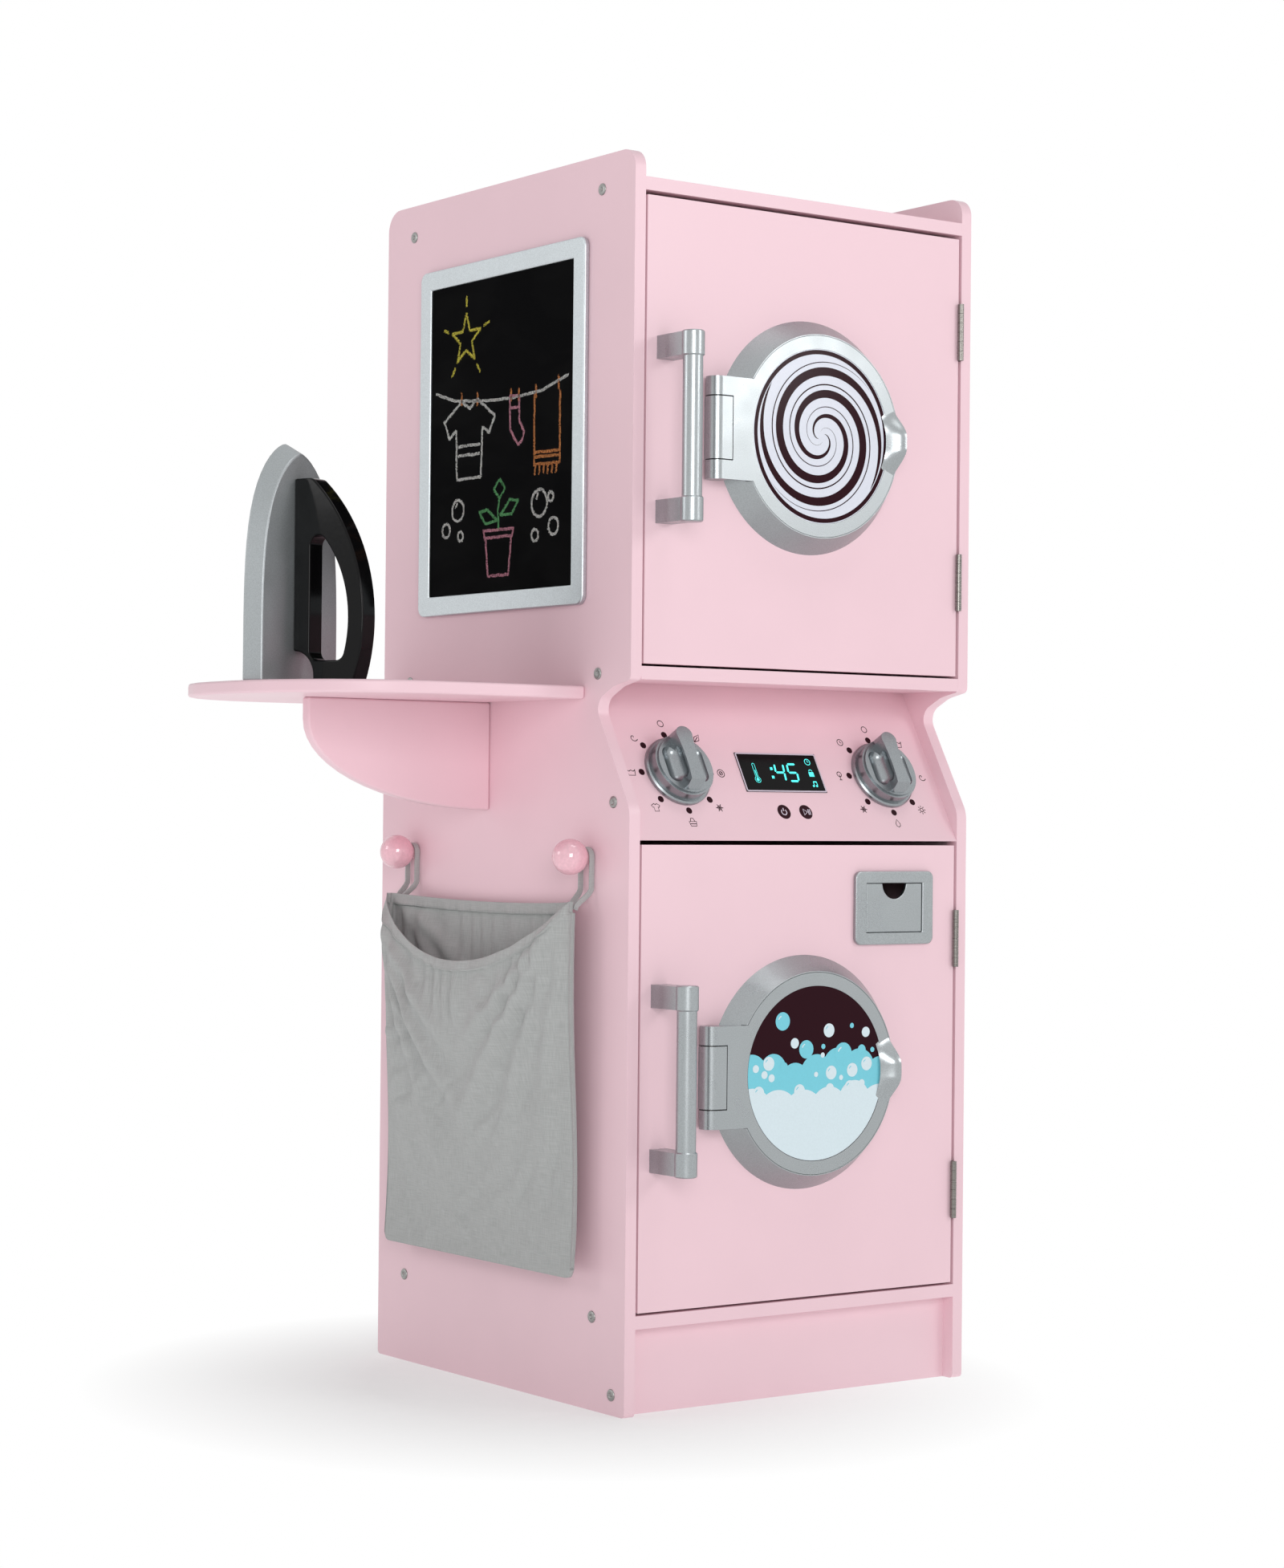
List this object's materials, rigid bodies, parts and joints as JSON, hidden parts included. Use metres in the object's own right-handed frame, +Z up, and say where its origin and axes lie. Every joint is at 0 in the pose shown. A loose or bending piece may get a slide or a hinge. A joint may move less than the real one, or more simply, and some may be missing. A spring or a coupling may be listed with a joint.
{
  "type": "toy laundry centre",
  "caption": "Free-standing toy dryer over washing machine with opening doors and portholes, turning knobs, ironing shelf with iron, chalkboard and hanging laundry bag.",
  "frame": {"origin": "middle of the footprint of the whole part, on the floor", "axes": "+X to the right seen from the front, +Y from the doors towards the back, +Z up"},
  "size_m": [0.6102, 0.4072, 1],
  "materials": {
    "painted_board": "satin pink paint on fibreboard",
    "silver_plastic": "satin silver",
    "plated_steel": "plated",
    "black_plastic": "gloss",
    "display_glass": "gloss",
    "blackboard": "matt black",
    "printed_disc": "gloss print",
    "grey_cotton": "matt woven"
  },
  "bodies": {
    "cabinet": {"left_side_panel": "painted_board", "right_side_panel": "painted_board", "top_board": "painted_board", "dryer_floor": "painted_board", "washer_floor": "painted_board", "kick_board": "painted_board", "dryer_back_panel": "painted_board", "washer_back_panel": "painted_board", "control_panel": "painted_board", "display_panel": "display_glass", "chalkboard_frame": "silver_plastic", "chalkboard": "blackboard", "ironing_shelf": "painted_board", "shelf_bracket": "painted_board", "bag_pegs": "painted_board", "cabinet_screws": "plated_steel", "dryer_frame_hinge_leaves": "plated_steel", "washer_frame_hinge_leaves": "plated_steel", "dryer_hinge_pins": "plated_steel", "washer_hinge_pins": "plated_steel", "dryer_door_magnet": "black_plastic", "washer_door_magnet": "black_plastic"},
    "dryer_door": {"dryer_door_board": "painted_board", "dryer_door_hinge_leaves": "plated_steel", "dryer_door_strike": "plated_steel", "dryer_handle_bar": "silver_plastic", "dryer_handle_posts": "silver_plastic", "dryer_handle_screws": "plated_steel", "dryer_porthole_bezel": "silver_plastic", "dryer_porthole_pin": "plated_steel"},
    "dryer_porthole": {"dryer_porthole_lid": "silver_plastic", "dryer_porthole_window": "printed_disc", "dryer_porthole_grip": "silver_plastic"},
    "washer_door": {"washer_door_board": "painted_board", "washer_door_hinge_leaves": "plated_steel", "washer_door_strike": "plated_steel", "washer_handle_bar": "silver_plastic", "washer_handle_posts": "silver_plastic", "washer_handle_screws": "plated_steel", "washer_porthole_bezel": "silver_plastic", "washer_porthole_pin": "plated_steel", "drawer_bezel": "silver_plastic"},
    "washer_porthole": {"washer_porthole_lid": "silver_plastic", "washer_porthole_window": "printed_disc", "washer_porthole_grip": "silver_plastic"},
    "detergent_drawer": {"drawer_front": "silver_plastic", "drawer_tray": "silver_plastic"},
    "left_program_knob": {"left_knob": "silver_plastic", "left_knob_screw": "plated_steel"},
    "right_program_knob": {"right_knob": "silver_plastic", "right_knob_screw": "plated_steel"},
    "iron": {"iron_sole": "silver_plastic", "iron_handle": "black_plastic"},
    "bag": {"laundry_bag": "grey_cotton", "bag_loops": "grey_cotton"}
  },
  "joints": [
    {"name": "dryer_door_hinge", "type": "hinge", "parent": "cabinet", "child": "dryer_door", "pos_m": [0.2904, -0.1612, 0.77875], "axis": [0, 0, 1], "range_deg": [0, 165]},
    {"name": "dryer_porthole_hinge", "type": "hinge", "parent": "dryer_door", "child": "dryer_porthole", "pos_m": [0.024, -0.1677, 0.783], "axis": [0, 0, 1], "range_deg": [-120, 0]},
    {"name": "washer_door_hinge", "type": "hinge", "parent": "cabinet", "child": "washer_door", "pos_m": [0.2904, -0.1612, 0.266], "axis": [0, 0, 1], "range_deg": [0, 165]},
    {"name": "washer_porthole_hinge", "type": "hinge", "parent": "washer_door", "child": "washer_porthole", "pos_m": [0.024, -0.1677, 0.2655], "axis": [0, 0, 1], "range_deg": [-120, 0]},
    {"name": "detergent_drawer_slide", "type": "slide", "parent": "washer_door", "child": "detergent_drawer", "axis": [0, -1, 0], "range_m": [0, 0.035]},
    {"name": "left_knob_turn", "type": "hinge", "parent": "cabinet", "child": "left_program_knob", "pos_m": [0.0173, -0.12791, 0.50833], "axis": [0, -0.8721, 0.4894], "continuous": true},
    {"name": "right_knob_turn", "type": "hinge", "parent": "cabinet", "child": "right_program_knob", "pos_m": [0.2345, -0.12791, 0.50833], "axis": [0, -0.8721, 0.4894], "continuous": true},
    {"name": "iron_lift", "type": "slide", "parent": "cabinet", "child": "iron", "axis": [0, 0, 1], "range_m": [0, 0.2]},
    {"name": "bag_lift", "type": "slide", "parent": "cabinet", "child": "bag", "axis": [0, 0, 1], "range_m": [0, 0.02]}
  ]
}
+--
* [WHAT THE TASK ASKS]
Using the data above, output each line exactly.

* [WRITTEN RESPONSE]
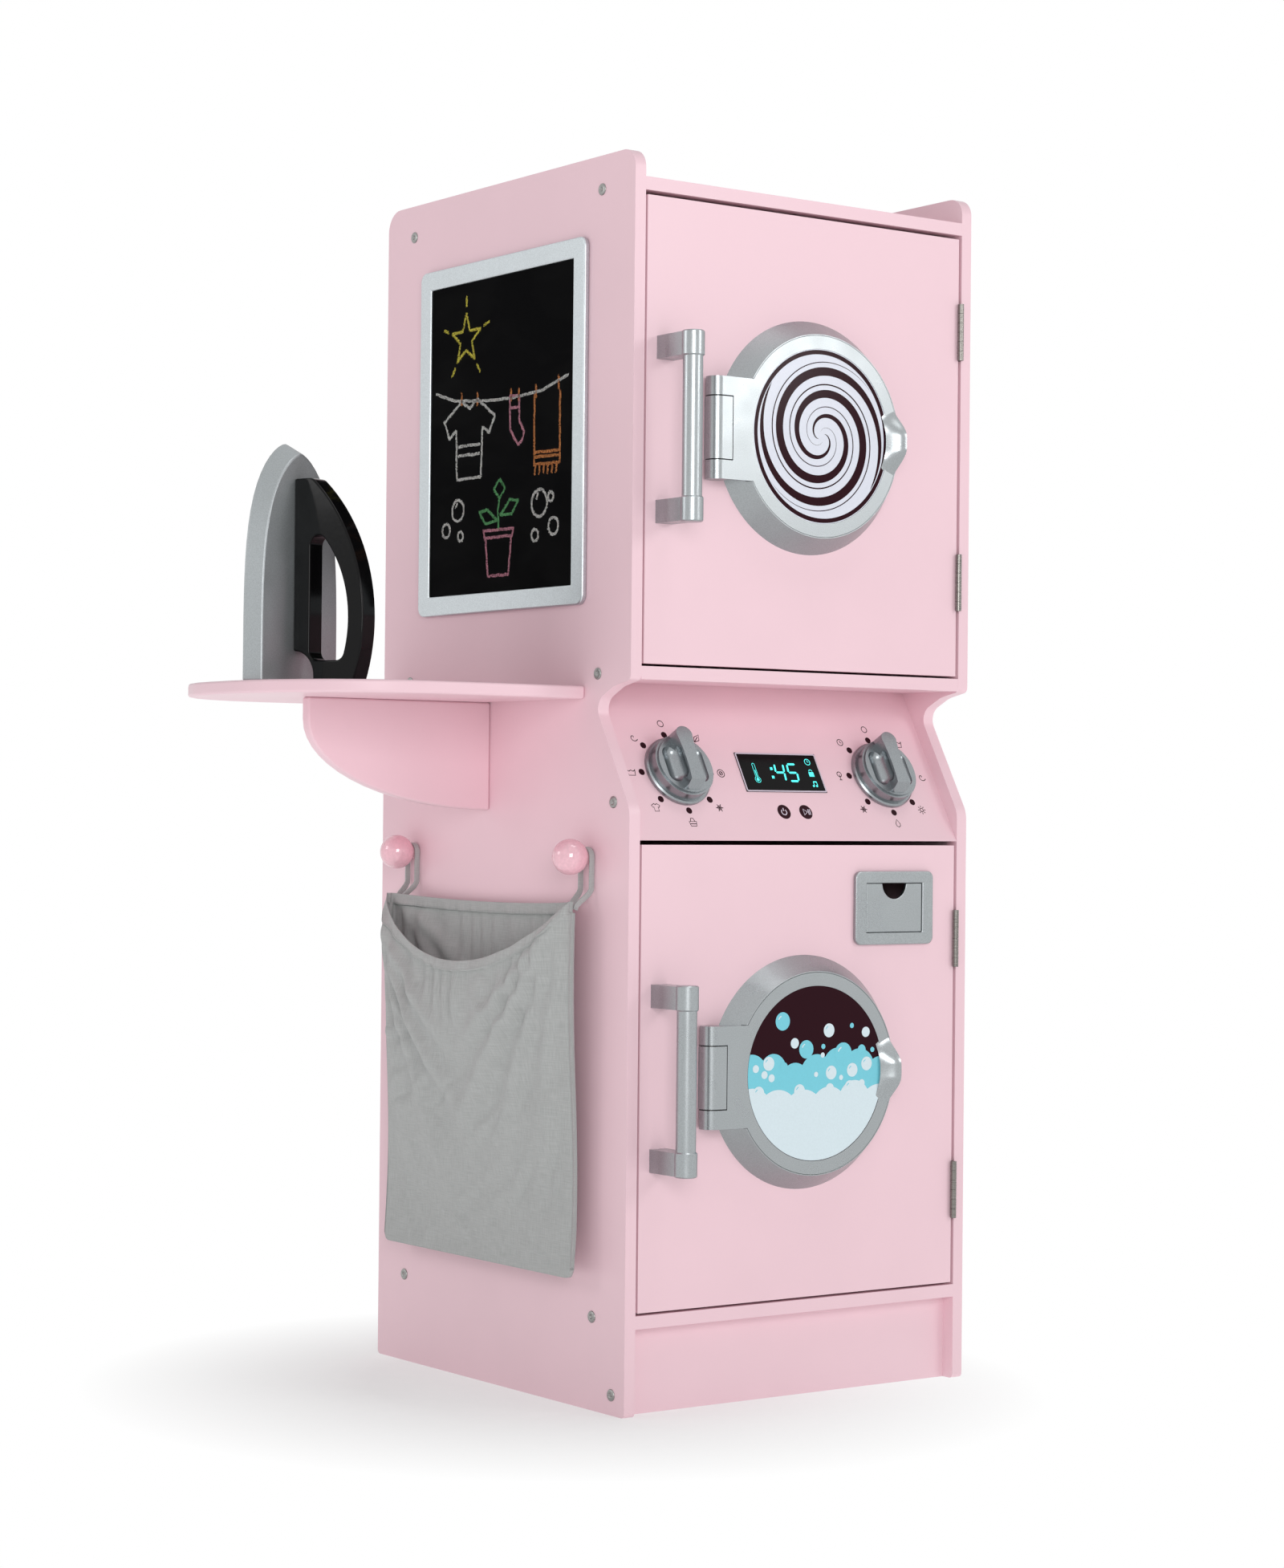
List this object's materials, rigid bodies, parts and joints as JSON, hidden parts included. Use metres in the object's own right-handed frame, +Z up, and say where its origin and axes lie. Every joint is at 0 in the pose shown. A loose or bending piece may get a slide or a hinge. A joint may move less than the real one, or more simply, and some may be missing. A spring or a coupling may be listed with a joint.
{
  "type": "toy laundry centre",
  "caption": "Free-standing toy dryer over washing machine with opening doors and portholes, turning knobs, ironing shelf with iron, chalkboard and hanging laundry bag.",
  "frame": {"origin": "middle of the footprint of the whole part, on the floor", "axes": "+X to the right seen from the front, +Y from the doors towards the back, +Z up"},
  "size_m": [0.6102, 0.4072, 1],
  "materials": {
    "painted_board": "satin pink paint on fibreboard",
    "silver_plastic": "satin silver",
    "plated_steel": "plated",
    "black_plastic": "gloss",
    "display_glass": "gloss",
    "blackboard": "matt black",
    "printed_disc": "gloss print",
    "grey_cotton": "matt woven"
  },
  "bodies": {
    "cabinet": {"left_side_panel": "painted_board", "right_side_panel": "painted_board", "top_board": "painted_board", "dryer_floor": "painted_board", "washer_floor": "painted_board", "kick_board": "painted_board", "dryer_back_panel": "painted_board", "washer_back_panel": "painted_board", "control_panel": "painted_board", "display_panel": "display_glass", "chalkboard_frame": "silver_plastic", "chalkboard": "blackboard", "ironing_shelf": "painted_board", "shelf_bracket": "painted_board", "bag_pegs": "painted_board", "cabinet_screws": "plated_steel", "dryer_frame_hinge_leaves": "plated_steel", "washer_frame_hinge_leaves": "plated_steel", "dryer_hinge_pins": "plated_steel", "washer_hinge_pins": "plated_steel", "dryer_door_magnet": "black_plastic", "washer_door_magnet": "black_plastic"},
    "dryer_door": {"dryer_door_board": "painted_board", "dryer_door_hinge_leaves": "plated_steel", "dryer_door_strike": "plated_steel", "dryer_handle_bar": "silver_plastic", "dryer_handle_posts": "silver_plastic", "dryer_handle_screws": "plated_steel", "dryer_porthole_bezel": "silver_plastic", "dryer_porthole_pin": "plated_steel"},
    "dryer_porthole": {"dryer_porthole_lid": "silver_plastic", "dryer_porthole_window": "printed_disc", "dryer_porthole_grip": "silver_plastic"},
    "washer_door": {"washer_door_board": "painted_board", "washer_door_hinge_leaves": "plated_steel", "washer_door_strike": "plated_steel", "washer_handle_bar": "silver_plastic", "washer_handle_posts": "silver_plastic", "washer_handle_screws": "plated_steel", "washer_porthole_bezel": "silver_plastic", "washer_porthole_pin": "plated_steel", "drawer_bezel": "silver_plastic"},
    "washer_porthole": {"washer_porthole_lid": "silver_plastic", "washer_porthole_window": "printed_disc", "washer_porthole_grip": "silver_plastic"},
    "detergent_drawer": {"drawer_front": "silver_plastic", "drawer_tray": "silver_plastic"},
    "left_program_knob": {"left_knob": "silver_plastic", "left_knob_screw": "plated_steel"},
    "right_program_knob": {"right_knob": "silver_plastic", "right_knob_screw": "plated_steel"},
    "iron": {"iron_sole": "silver_plastic", "iron_handle": "black_plastic"},
    "bag": {"laundry_bag": "grey_cotton", "bag_loops": "grey_cotton"}
  },
  "joints": [
    {"name": "dryer_door_hinge", "type": "hinge", "parent": "cabinet", "child": "dryer_door", "pos_m": [0.2904, -0.1612, 0.77875], "axis": [0, 0, 1], "range_deg": [0, 165]},
    {"name": "dryer_porthole_hinge", "type": "hinge", "parent": "dryer_door", "child": "dryer_porthole", "pos_m": [0.024, -0.1677, 0.783], "axis": [0, 0, 1], "range_deg": [-120, 0]},
    {"name": "washer_door_hinge", "type": "hinge", "parent": "cabinet", "child": "washer_door", "pos_m": [0.2904, -0.1612, 0.266], "axis": [0, 0, 1], "range_deg": [0, 165]},
    {"name": "washer_porthole_hinge", "type": "hinge", "parent": "washer_door", "child": "washer_porthole", "pos_m": [0.024, -0.1677, 0.2655], "axis": [0, 0, 1], "range_deg": [-120, 0]},
    {"name": "detergent_drawer_slide", "type": "slide", "parent": "washer_door", "child": "detergent_drawer", "axis": [0, -1, 0], "range_m": [0, 0.035]},
    {"name": "left_knob_turn", "type": "hinge", "parent": "cabinet", "child": "left_program_knob", "pos_m": [0.0173, -0.12791, 0.50833], "axis": [0, -0.8721, 0.4894], "continuous": true},
    {"name": "right_knob_turn", "type": "hinge", "parent": "cabinet", "child": "right_program_knob", "pos_m": [0.2345, -0.12791, 0.50833], "axis": [0, -0.8721, 0.4894], "continuous": true},
    {"name": "iron_lift", "type": "slide", "parent": "cabinet", "child": "iron", "axis": [0, 0, 1], "range_m": [0, 0.2]},
    {"name": "bag_lift", "type": "slide", "parent": "cabinet", "child": "bag", "axis": [0, 0, 1], "range_m": [0, 0.02]}
  ]
}